In the sestet, in an explosion that discards the traditional convention of iambic pentameter, the reader is now participatory in the repetitive cry and command that leads to an panicked ‘ecstasy of fumbling’ that reconnects the innocent ignorance of the soldiers who are now reduced to ‘boys’. The death of the soldier is seen ‘Dim through the misty panes and the thick green light’, and as the metaphoric imagery suggests, Owen sees this in his dreams in a turning couplet that alters pace and tone.
The broken sonnet form and the irregularity reinforce the feeling of a dreary otherworldliness and in the couplet comes the nightmare conveyed through the present participles ‘guttering, choking, drowning’, foreshadowed by those of an innocent disarmed, for the ‘fumbling, ‘stumbling’ and ‘floundering’ of the sestet suggests a toddler’s wild dance as they learn to walk. This scene haunts the narrator's sleep indefinitely thereafter.

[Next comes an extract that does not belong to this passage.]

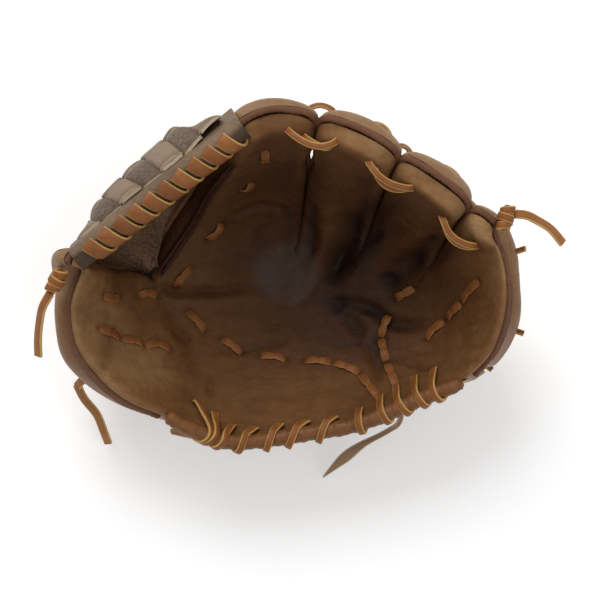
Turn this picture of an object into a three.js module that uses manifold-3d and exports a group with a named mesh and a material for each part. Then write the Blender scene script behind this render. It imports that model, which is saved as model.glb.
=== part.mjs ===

Evidently, through poetic form, Wilfred Owen creates vivid imagery that expresses the horror and waste of war, manifested through the broken sonnet form, the nara In the first sonnet, Owen refers to the action in the present, placing himself in the same position as fellow soldiers as they labour through the sludge of the battlefield, while in the second he narrates the scene almost dazed and contemplative.

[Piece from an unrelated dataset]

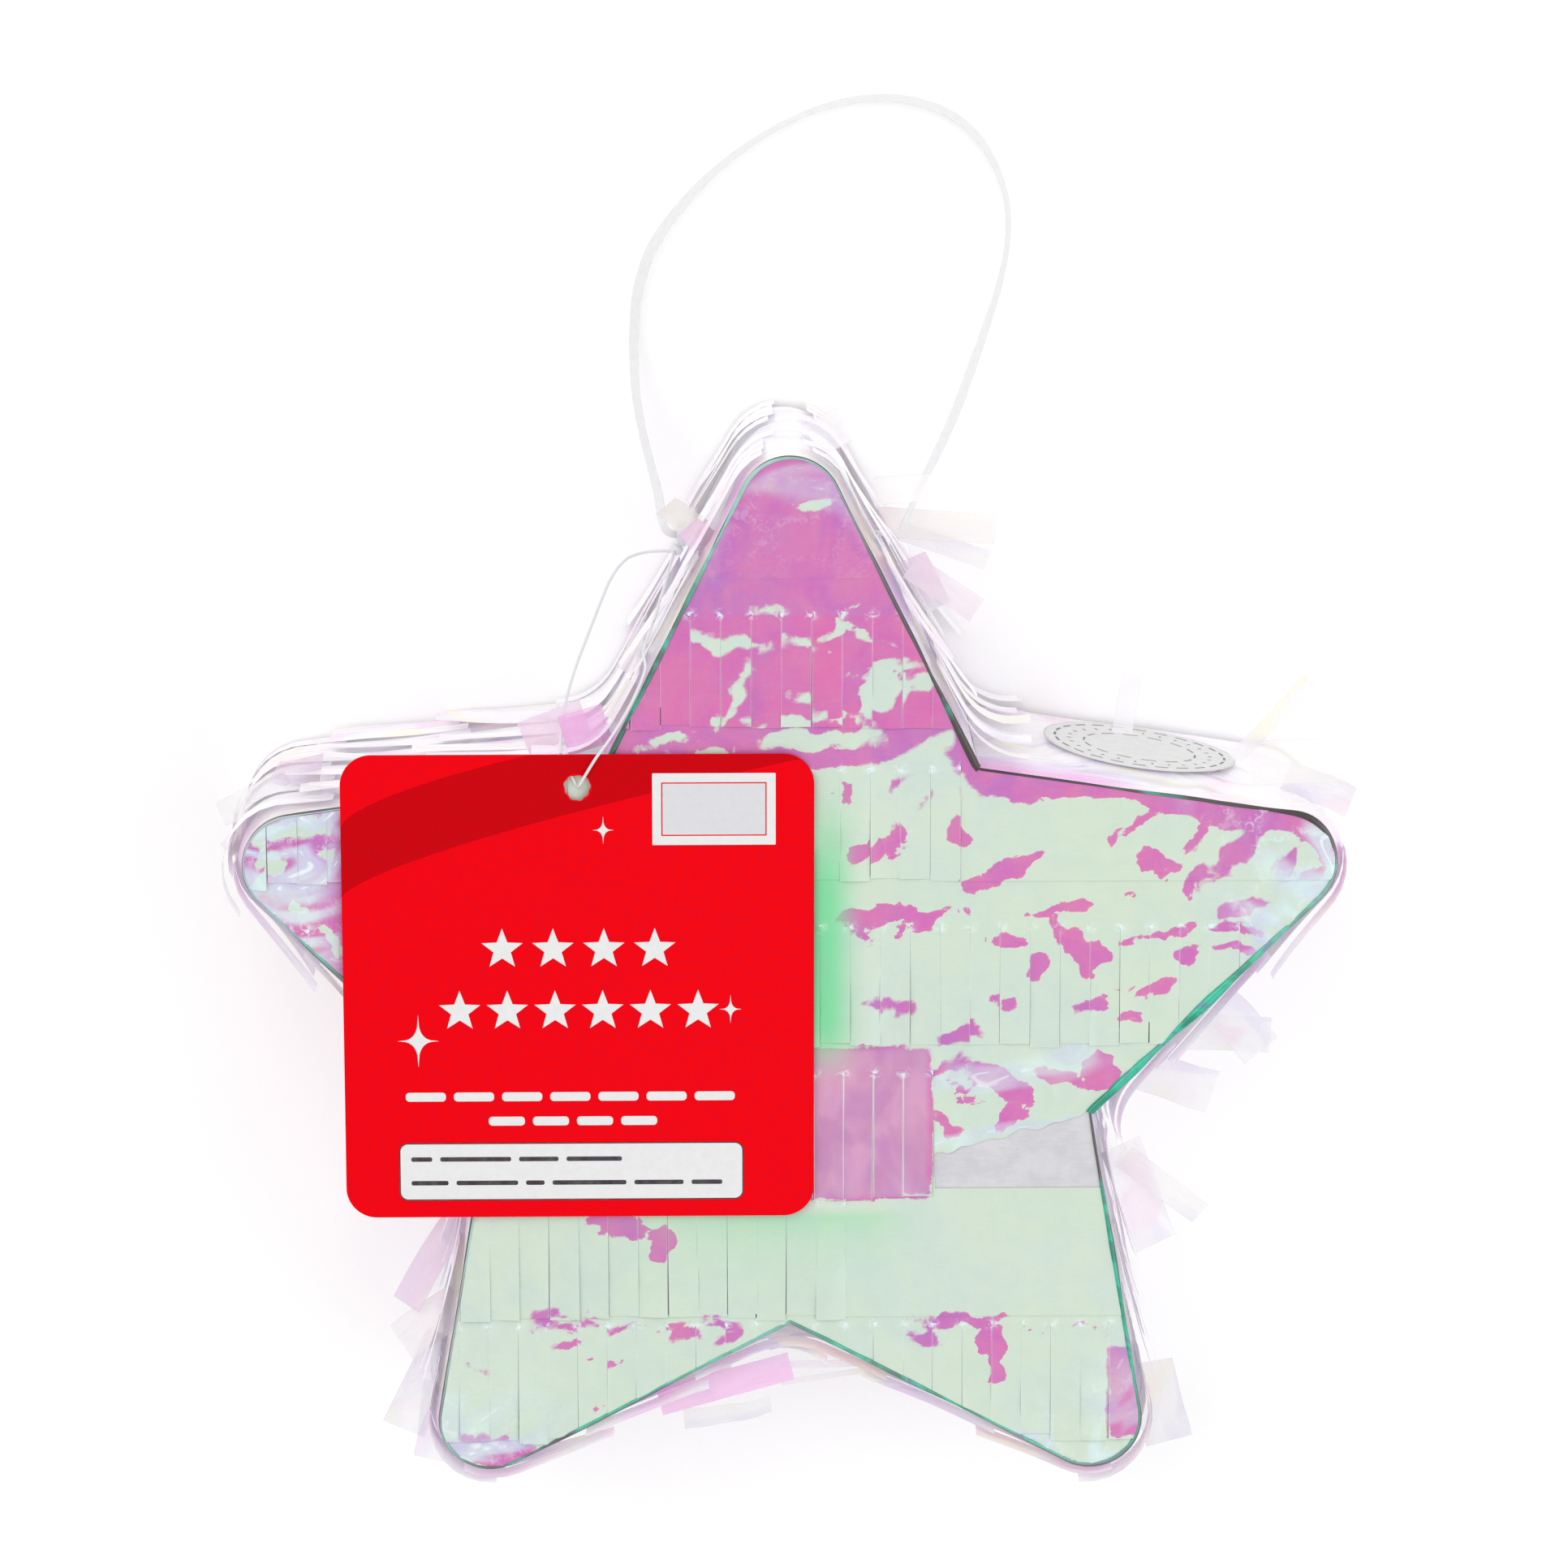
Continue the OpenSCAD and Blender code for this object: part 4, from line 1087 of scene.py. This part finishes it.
class PINATA_OT_fringe(bpy.types.Operator):
    """Film round the walls: a wrinkled skin, bands of slit strips over it, and loose strips"""
    bl_idname = "pinata.fringe"
    bl_label = "Wall fringe"

    def holes(self):
        """Where the ribbon and the filling hole pass the skin: x, y and z, and the hole's numbers."""
        lo, hi = (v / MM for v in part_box("fill_sticker"))
        mid = (lo + hi) / 2
        y = RIBBON_ROUTE[0][1]
        half, _, _ = star_shape()
        x = (settings().star.star_r - (y - settings().star.centre_y)) * math.tan(half)
        return [(mid.x, mid.y, mid.z, FILLING), (x, y, 25.0, RIBBON), (-x, y, 25.0, RIBBON)]

    def execute(self, context):
        fringe = settings().fringe
        depth = settings().star.depth
        path, normals, total = wall_path(0.0, 0.0, 0.5)
        bridge, bridge_n, bridge_total = wall_path(0.6, fringe.fillet, 1.0)
        at = np.linspace(0, total, len(path), endpoint=False)
        holes = [(at[np.argmin(np.hypot(path[:, 0] - x, path[:, 1] - y))], z, *hole)
                 for x, y, z, hole in self.holes()]
        rng = np.random.default_rng(8)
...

Owen’s third stanza confronts the viewers, with the anaphoric ‘If’, the change to second person, declarative that directly urges the reader to contemplate the imagery and the simile that graphically conveys in a biblical allusion even the devil’s distaste at the horror, ‘His hanging face, like a devil’s sick of sin’. The reader is taken into the madness with the onomatopoeic ‘gargling from the froth-corrupted lungs’ and in an image from Futility written a month prior, the soldiers are likened to cattle, embittered by the ‘cud of vile, incurable sores innocent tongues’. Owen ensures the reader is tasked with not only the nauseating sight of a face ravaged in pain, but also the disturbing sound and obnoxious taste of gratuitously endured agony. The complicit reader therefore is tasked with the ‘cud’. Owen hearkens back to the tradition of history and disrupts it, naming it as ‘The old Lie that alludes to the lie being one told by elders. Evidently, Owen’s poetic form and vivid imagery to provoke and express the horror and waste of war.

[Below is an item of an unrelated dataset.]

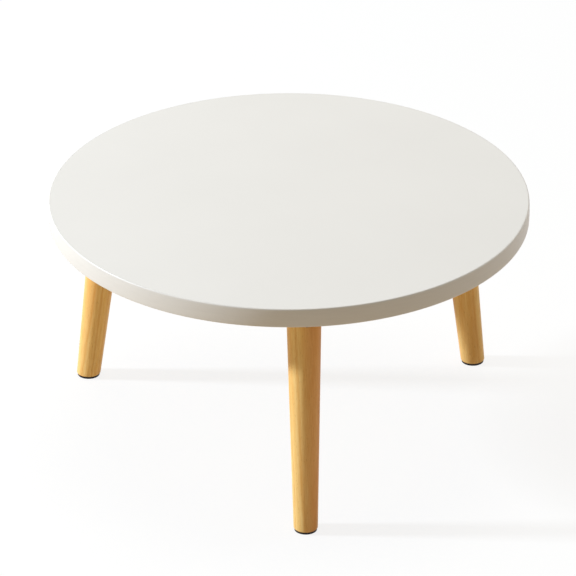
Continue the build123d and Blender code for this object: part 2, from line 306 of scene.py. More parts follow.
add(outline_group, "NodeGroupOutput", [softened])

band_tree, given = new_tree(
    "Edge band", Float="Rim Radius, Thickness, Depth, Round, Crown",
    Int="Round Steps, Cuts, Steps", Material="Material",
)
inside = add(
    band_tree, "ShaderNodeMath", [given["Rim Radius"], given["Thickness"]],
    operation="SUBTRACT",
)
section = add(
    band_tree, "GeometryNodeGroup",
    {
        "Outer 1": given["Rim Radius"], "Outer 2": given["Rim Radius"], "Inner": inside,
        "End": given["Depth"], "Round 1": given["Round"], "Round 2": given["Round"],
        "Round Steps": given["Round Steps"], "Closed": True,
    },
    node_tree=outline_group,
)
# The crown: the outer face draws back by the square of the height from its middle
cut_section = add(band_tree, "GeometryNodeSubdivideCurve", [section, given["Cuts"]])
place = add(band_tree, "GeometryNodeInputPosition")
split = add(band_tree, "ShaderNodeSeparateXYZ", [place]).outputs
off_middle = add(
    band_tree, "ShaderNodeMapRange", [split["Y"], 0.0, given["Depth"], -1.0, 1.0]
)
drop = add(band_tree, "ShaderNodeMath", [off_middle, 2.0], operation="POWER")
outward = add(band_tree, "ShaderNodeMapRange", [split["X"], inside, given["Rim Radius"]])
share = add(band_tree, "ShaderNodeMath", [drop, outward], operation="MULTIPLY")
inward = add(band_tree, "ShaderNodeMath", [given["Crown"], -1.0], operation="MULTIPLY")
draw_back = add(band_tree, "ShaderNodeMath", [share, inward], operation="MULTIPLY")
shift = add(band_tree, "ShaderNodeCombineXYZ", {"X": draw_back})
crowned = add(
    band_tree, "GeometryNodeSetPosition", {"Geometry": cut_section, "Offset": shift}
)
hoop = add(band_tree, "GeometryNodeGroup", [crowned, given["Steps"]], node_tree=turning)
close_tree(band_tree, hoop, given["Material"])

# Extruded white plastic, a little smoother than the sheets, with faint die lines along the
# strip. They are wider than real ones, so that they show. Its white is drawn a shade darker
# than the sheets': painted shade, which keeps the rim's side lit by the key lamp short of white.
die_line_mm = 3
die_line_stretch = 0.08
band_plastic, tree, shader = new_finish("white_band_plastic", IOR=1.5, Roughness=0.4)
place = add(tree, "ShaderNodeTexCoord").outputs["Object"]
drawn_out = add(
    tree, "ShaderNodeMapping",
    {"Vector": place, "Scale": (die_line_stretch, die_line_stretch, 1)},
)
die_lines = add(
    tree, "ShaderNodeTexNoise",
    {"Vector": drawn_out, "Scale": 1 / (die_line_mm * MM), "Detail": 3.0},
)
painted_shade_band_tone = add(
    tree, "ShaderNodeValToRGB", [die_lines], stops=[(0.3, "#dedbd6"), (0.7, "#e1ded9")]
)
band_relief = add(
    tree, "ShaderNodeBump", {"Height": die_lines, "Strength": 0.1, "Distance": 0.04 * MM}
)
connect(tree, shader, Base_Color=painted_shade_band_tone, Normal=band_relief)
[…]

‘Insensibility’ by Wilfred Owen expresses the concepts of the horror and waste of war through its structure and language. The poem’s beauty is in its stark dismantling of the patriotic honour of war. The soldiers, called as a divine instrument by the churches and governments of England, are now ciphers, devoid of humanity in order to survive the wasted carnage and savagery of war. It is a poem which ironically presents those who are reduced to Owen begins by saying, through a metaphor, that the soldiers are happier when they are able to desensitize themselves to the war, ‘Can let their veins run cold’. They must not allow themselves to feel any human warmth. Also, the soldiers are given the mission as just ‘gaps for filling’ and therefore their life has little value, conveying a pitiful representation of mankind. Soldiers are dehumanised, shell shocked and stunned by cannons, enough to ‘laugh among the dying’.
Metaphors and symbolism in 'Insensibility' create graphic images that convey to the reader the horror and waste of war. In the poem, there is a moving metaphor, half hidden as a form of reality, at the end of stanza 4. Here the ‘wise’ observers of war, the naive youth untouched by war, who ‘never trained’, can easily forget while they sing ‘along the march’, that the soldier’s experience, their ‘relentless’ move from ‘larger’ to ‘huger’.
‘Which we march taciturn, because of dusk,
The long, forlorn, relentless trend
From larger day to huger night’
Owen symbolises a more final movement: the march from life to death, innocence to inhuman, complicit ‘dullards’ to inhumane who ‘By choice...made themselves immune to pity and whatever mournes in man’. Owen conveys men as the metaphorical walking dead, unaccompanied by sensibility. They have reached a stage where ‘dullness best solves’ the physical and psychological attack of war. Also the use of the enjambment gives fluidity to his writing, which evokes the concept that as the men march along, the narrator contemplates the realities of what the men will be forced to become. Owen effectively provokes the horror and waste of war, through the numerals indicating each stanza in a removal of the beauty of poetic form, like the removal of the beauteous human form in war.With the poem being predominantly focused on the notion of hopelessness, the ‘eternal reciprocity of tears’ creates a visually graphic image about the horror of war, suggesting that the living will exchange tears with the dead forever.
In conclusion, Owen’s poems ‘Dulce et Decorum Est’ and ‘Insensibility’, use a compelling poetic form that, through the disruption of traditional structures and a dramatic imagery created foremostly by diction, tell of the trepidation, the cursed horror and unjustified squander of war.